Federal prosecutors on Friday filed paperwork asking U.S. District Judge David Dowd Jr. to sentence Wright to 30 years, Baxter to 25 years and Stevens to 19 years in prison. The men, in their early- to mid-20s, pleaded guilty in September. The government contended that all three pose a danger to society, suggesting Wright has a “history of glorifying violence and seeking out confrontation,” arguing that Baxter had “utter contempt for human life” and calling Stevens “a young man filled with violence and hatred.”
Dozens of family members, friends and associates of Baxter and Stevens wrote letters to Dowd asking the judge for leniency. Many of the letters took issue with the tactics the FBI used during the investigation, claiming the bureau set up the men.

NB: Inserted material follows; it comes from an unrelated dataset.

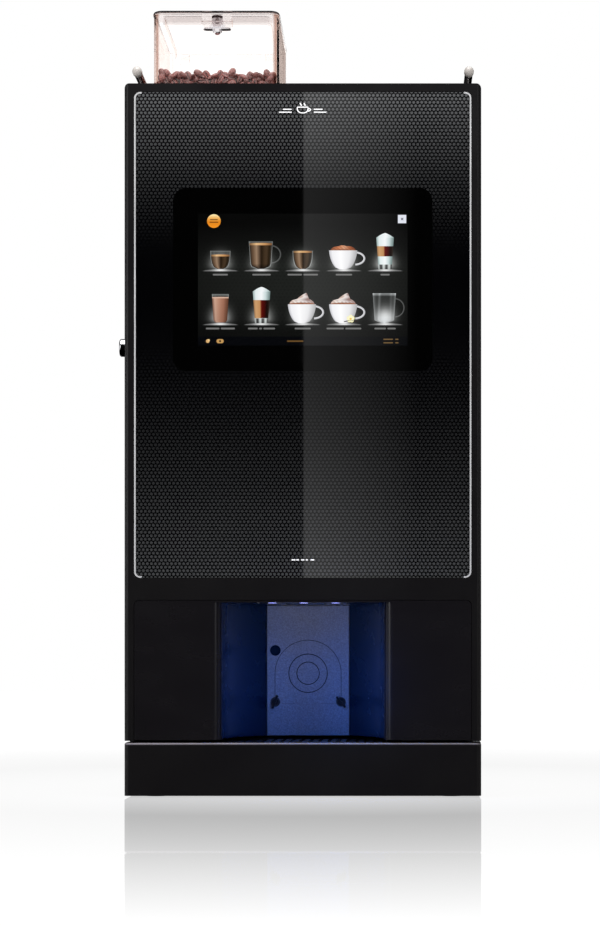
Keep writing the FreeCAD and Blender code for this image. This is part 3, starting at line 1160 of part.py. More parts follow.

As the Smoking Gun reported, the FBI’s cooperating witness in the plot was 39-year-old Shaquille Azir, who was arrested for bad check and theft charges while he was cooperating with the feds. Lawyers for all three of the men argued earlier this month that Azir “knew how to play the system” by having his attorney inform local court authorities about his work with the FBI.
“It is no wonder that the [Azir] went to the great lengths that he did in order to get the defendants indicted,” lawyers for the men argued. “He had to, if he was going to stay out of jail. He seduced three homeless troubled young men with meals, money, jobs and drugs and then prodded them into accepting the C-4 when they had no plan to acquire it, let alone to use it.”